Physical characteristics
- Source: Torii Pass
- • location: Border of Gunma with Nagano
- • coordinates: 36°29′20″N 138°23′53″E﻿ / ﻿36.489°N 138.398°E
- • elevation: 2,362 m (7,749 ft)
- Mouth: Tone River
- • location: Shibukawa, Gunma
- • coordinates: 36°30′00″N 139°00′58″E﻿ / ﻿36.5°N 139.016083°E
- • elevation: 166 m (545 ft)
- Length: 76.22 km (47.36 mi)
- Basin size: 1,366 km^{2} (527 sq mi)

= Agatsuma River =

The Agatsuma River (吾妻川, Agatsuma-gawa) is a major river in the northern Kantō region of Japan. It is 76.22 km in length and has a basin area of 1366 sqkm. Located entirely within Gunma Prefecture, it is one of the prefecture's major rivers. It is also a major tributary of the Tone River.
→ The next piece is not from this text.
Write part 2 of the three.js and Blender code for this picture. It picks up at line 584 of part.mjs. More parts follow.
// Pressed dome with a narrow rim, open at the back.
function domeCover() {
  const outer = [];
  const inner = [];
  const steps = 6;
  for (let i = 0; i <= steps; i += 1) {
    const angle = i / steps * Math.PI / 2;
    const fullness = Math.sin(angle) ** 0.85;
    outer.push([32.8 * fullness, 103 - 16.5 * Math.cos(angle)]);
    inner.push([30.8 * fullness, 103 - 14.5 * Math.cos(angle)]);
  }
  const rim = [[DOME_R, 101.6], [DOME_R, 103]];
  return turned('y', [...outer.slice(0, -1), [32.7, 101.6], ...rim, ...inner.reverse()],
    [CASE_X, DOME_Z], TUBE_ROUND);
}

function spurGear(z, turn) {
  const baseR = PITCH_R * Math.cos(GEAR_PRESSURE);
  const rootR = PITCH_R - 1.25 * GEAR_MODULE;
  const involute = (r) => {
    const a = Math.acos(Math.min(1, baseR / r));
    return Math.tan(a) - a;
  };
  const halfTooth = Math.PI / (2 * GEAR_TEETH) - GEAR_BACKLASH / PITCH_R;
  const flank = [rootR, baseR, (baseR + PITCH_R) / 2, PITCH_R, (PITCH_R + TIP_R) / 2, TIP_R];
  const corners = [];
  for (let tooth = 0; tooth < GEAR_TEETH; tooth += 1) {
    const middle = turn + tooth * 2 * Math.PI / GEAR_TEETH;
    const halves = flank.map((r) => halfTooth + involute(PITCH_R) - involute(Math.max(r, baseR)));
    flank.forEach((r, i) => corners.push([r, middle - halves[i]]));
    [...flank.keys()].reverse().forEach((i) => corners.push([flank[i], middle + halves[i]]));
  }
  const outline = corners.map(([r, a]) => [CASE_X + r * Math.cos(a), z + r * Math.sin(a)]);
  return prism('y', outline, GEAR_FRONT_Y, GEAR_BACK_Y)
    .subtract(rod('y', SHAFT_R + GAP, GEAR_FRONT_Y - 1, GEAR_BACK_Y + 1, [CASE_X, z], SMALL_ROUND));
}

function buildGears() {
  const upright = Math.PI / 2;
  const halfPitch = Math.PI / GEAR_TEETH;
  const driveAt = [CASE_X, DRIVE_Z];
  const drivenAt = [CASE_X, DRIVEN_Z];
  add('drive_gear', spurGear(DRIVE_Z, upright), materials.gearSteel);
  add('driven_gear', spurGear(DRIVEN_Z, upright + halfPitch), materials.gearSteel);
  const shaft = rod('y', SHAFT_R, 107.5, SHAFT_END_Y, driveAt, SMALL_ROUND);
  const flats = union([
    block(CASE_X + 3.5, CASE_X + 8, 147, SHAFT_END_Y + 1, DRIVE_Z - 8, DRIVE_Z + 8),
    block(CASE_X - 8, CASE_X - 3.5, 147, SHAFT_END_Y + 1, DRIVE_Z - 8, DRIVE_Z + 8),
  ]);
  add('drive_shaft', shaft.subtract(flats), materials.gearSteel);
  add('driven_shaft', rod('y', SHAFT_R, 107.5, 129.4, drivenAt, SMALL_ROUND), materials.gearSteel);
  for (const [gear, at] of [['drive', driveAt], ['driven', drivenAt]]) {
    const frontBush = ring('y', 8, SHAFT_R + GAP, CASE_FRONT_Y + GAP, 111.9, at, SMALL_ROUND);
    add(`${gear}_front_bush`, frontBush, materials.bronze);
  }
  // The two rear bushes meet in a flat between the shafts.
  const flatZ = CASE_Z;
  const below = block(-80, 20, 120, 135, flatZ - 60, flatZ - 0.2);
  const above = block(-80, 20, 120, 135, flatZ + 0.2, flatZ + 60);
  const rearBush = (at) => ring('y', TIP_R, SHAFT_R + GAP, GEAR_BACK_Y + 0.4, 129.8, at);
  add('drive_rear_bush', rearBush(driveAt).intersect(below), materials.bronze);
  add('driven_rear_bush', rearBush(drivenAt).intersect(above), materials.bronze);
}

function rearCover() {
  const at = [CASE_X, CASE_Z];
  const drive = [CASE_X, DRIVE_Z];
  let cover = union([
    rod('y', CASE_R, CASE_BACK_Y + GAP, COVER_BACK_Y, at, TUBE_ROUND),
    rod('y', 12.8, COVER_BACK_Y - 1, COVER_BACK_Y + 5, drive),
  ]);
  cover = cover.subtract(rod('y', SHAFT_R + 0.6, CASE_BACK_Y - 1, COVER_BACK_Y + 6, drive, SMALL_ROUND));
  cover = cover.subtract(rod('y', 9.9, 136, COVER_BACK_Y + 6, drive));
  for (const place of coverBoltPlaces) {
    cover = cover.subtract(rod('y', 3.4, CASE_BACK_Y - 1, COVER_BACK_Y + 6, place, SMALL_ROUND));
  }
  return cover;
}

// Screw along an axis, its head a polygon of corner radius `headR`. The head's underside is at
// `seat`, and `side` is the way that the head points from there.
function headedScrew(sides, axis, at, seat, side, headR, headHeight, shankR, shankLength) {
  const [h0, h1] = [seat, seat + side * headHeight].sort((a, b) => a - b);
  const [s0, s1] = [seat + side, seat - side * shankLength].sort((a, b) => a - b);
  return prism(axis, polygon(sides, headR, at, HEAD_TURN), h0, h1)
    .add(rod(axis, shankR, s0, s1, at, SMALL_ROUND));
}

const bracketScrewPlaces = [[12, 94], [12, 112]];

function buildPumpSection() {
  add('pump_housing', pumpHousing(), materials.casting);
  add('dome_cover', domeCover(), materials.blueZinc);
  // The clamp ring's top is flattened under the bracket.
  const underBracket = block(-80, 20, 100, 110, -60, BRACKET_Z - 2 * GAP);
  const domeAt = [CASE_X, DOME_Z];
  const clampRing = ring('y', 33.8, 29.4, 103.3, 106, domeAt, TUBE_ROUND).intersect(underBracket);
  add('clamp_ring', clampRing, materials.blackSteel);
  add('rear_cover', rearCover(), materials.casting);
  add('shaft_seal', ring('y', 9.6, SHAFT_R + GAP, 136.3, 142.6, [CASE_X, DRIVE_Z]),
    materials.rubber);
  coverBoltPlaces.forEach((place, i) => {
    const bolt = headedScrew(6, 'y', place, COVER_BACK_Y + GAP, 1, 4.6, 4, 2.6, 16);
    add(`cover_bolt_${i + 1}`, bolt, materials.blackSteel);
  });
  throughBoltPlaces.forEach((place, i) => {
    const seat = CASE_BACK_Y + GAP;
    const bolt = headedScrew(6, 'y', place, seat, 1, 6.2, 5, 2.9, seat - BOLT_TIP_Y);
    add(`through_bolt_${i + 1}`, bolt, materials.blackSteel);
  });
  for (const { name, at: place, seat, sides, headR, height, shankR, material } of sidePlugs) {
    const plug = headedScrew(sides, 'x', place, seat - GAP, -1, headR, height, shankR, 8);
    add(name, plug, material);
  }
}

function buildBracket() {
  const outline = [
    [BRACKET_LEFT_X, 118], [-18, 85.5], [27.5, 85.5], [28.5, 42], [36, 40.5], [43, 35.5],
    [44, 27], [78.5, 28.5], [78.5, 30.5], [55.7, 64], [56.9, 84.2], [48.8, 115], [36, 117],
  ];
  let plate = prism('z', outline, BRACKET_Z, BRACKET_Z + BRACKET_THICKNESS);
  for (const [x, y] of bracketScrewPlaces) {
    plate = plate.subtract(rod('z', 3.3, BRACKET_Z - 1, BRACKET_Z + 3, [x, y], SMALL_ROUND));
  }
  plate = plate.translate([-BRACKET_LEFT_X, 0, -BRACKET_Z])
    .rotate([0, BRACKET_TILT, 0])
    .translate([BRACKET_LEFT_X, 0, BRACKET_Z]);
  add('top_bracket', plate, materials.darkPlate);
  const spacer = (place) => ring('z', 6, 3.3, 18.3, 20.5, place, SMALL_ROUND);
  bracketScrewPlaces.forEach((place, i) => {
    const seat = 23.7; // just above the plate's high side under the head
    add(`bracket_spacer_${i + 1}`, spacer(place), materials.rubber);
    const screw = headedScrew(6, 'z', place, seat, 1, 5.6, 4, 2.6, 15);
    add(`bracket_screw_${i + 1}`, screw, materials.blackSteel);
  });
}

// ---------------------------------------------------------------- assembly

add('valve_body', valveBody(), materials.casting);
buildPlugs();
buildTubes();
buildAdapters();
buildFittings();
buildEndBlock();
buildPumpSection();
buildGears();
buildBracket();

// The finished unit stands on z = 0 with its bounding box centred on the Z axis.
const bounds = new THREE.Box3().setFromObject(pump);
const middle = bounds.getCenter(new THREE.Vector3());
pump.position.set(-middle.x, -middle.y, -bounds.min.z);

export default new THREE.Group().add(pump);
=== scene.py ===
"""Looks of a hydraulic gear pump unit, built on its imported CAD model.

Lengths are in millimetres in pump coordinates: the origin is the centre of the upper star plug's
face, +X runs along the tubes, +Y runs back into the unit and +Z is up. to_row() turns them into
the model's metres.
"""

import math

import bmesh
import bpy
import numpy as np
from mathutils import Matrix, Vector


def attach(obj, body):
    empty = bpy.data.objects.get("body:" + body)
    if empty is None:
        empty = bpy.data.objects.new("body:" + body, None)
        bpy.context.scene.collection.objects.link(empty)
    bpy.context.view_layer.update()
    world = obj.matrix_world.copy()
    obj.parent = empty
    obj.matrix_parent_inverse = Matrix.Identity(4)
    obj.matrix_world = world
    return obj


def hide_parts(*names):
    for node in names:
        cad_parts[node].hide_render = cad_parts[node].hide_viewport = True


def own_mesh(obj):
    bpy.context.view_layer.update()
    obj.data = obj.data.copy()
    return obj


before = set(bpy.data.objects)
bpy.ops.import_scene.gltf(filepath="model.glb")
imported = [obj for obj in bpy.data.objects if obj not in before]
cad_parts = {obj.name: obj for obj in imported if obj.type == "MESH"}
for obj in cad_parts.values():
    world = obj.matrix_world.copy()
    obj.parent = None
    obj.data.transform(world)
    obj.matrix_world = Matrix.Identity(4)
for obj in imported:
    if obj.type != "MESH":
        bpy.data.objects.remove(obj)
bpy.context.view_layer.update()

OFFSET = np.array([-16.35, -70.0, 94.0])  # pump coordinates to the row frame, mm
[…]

The river is an important source of hydroelectric power, and 17 power plants are located on its banks.

== Geography ==
The source of the Agatsuma River is Torii Pass (1362 m in altitude), on the border of Gunma and Nagano Prefectures. It gathers tributaries from Mount Asama and Mount Kusatsu-Shirane and flows into the Tone River in Shibukawa city. The Agatsuma River drains most of northwest Gunma Prefecture.

==Transportation==
The East Japan Railway Company's Agatsuma Line (a single track line) runs along the river from Shibukawa Station in the east to the terminus at Omae Station in the west. Roughly divided into three sections, the river can be travelled by road using three National Highways: National Route 353 (in the east), National Route 145 (in the middle), and National Route 144 (in the west).